→ **Request**: Count the lines in the data below where the string "materials" occurs, please, and give the number alone.
══ Dataset excerpt
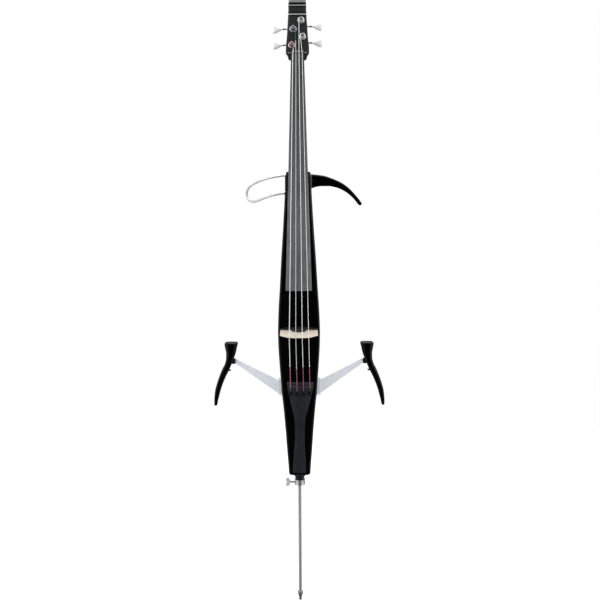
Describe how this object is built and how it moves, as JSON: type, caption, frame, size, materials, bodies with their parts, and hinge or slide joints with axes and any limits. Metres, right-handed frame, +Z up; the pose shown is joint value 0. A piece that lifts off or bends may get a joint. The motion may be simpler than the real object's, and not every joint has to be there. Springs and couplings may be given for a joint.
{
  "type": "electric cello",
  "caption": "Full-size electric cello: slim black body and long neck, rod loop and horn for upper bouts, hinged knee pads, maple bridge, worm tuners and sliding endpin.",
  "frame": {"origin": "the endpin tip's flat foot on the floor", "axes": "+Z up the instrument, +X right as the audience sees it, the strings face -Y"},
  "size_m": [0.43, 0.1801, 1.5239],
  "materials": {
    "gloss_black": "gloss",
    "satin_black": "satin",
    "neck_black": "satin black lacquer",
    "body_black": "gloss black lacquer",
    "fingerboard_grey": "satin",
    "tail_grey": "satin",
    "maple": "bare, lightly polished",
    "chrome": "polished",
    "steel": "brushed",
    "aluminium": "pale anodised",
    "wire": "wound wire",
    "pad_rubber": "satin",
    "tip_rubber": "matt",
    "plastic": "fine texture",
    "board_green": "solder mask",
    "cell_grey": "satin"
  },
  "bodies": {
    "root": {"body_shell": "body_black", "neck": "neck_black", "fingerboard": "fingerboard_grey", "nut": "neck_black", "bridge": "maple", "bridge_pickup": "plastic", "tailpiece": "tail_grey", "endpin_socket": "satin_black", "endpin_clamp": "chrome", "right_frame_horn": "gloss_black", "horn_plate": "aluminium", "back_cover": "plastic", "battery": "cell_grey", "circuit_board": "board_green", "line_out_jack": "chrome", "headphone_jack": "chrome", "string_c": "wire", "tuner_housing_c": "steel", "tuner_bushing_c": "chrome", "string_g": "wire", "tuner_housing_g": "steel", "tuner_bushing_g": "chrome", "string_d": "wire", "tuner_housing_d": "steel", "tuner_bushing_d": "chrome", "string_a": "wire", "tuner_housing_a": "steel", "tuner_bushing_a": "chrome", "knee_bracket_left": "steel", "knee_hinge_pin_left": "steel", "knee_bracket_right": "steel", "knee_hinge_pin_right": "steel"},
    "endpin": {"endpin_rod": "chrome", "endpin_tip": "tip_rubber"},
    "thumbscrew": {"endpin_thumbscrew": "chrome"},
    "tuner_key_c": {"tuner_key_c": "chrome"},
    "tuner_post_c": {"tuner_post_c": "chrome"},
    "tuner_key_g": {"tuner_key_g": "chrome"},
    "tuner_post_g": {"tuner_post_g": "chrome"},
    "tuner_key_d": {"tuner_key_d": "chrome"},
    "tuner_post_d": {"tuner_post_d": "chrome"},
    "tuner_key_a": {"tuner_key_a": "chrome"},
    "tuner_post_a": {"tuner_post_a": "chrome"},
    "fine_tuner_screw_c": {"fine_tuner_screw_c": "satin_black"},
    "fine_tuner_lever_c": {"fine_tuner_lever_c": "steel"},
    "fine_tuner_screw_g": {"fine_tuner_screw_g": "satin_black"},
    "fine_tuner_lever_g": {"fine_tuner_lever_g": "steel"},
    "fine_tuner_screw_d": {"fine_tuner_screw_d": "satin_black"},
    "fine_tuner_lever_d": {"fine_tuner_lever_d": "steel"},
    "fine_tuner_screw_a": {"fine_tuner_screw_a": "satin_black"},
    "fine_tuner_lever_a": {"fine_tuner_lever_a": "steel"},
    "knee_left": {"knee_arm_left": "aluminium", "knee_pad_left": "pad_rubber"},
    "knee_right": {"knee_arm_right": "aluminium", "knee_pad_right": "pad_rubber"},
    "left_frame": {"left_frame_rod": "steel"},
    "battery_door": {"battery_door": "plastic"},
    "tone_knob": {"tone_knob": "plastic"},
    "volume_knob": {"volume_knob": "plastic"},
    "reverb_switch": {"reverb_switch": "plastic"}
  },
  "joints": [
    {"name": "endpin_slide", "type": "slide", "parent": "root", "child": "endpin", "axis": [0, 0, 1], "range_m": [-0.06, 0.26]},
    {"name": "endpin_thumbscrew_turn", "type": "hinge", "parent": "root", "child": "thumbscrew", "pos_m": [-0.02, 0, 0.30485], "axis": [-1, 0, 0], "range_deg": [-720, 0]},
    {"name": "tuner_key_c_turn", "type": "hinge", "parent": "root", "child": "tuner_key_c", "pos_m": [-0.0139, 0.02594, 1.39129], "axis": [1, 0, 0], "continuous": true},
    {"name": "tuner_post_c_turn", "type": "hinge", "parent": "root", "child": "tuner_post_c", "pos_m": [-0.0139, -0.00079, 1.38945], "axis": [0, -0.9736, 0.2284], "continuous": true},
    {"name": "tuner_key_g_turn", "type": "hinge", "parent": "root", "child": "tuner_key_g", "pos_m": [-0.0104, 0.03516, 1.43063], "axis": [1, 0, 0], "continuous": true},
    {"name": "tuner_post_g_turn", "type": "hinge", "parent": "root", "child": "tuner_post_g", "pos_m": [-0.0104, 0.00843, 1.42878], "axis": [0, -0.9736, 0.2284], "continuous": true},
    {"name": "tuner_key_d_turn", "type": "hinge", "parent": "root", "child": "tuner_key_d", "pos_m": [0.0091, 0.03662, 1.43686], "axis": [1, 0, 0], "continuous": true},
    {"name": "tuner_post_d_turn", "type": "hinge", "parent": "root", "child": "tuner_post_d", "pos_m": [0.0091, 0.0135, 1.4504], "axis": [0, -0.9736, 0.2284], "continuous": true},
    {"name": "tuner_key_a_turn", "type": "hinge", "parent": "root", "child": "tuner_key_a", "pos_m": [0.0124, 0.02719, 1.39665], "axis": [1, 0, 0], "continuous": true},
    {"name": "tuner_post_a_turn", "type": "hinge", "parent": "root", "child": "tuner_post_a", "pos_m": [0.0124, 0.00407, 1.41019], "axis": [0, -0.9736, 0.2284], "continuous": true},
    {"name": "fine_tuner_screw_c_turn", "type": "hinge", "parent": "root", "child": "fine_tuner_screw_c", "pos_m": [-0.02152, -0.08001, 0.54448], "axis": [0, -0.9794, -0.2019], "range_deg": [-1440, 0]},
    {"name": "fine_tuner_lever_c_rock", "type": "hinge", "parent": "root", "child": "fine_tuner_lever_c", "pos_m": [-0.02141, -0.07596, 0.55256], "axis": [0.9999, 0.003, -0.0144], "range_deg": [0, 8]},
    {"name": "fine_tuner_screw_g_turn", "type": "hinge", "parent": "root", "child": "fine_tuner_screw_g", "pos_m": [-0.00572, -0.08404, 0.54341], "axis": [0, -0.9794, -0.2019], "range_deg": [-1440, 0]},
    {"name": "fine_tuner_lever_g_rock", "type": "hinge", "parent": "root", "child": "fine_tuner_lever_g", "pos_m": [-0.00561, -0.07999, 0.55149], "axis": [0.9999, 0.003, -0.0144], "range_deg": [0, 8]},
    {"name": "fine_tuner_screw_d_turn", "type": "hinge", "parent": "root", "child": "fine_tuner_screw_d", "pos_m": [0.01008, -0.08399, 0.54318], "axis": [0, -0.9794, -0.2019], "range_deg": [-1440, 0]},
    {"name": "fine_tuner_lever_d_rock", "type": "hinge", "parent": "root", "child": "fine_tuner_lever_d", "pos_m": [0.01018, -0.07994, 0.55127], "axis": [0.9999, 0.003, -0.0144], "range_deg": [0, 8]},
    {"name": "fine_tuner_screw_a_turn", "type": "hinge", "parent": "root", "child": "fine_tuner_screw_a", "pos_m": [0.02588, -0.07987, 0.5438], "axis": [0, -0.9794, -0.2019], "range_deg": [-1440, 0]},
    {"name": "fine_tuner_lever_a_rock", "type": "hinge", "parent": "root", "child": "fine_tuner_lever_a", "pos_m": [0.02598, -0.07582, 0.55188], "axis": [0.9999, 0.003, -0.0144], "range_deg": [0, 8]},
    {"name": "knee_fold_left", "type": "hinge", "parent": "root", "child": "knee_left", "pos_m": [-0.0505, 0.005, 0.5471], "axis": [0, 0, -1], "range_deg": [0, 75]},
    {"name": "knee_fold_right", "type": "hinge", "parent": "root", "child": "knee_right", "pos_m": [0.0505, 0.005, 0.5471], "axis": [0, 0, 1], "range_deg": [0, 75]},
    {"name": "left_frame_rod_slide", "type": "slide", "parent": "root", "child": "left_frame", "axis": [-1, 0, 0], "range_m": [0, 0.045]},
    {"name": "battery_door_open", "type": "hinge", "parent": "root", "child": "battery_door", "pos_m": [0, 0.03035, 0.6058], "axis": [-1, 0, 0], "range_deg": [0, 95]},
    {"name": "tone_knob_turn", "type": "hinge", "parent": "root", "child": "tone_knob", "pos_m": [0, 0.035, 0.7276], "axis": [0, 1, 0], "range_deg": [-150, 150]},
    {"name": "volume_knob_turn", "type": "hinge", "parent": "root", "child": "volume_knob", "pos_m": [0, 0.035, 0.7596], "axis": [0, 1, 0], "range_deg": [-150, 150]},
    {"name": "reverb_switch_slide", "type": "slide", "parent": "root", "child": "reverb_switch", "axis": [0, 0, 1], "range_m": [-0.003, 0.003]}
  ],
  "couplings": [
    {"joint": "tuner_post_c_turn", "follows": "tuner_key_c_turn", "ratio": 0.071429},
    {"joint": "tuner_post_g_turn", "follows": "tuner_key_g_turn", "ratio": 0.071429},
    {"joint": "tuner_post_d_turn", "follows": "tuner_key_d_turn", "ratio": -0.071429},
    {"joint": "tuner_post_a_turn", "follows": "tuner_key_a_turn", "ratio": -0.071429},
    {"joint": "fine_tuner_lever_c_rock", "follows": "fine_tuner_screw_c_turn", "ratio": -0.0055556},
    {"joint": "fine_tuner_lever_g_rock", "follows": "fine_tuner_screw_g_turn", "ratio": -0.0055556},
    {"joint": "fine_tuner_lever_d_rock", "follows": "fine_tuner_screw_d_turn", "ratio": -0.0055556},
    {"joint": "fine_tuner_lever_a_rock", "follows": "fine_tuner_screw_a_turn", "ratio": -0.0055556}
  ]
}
════
→ **Correct output**: 2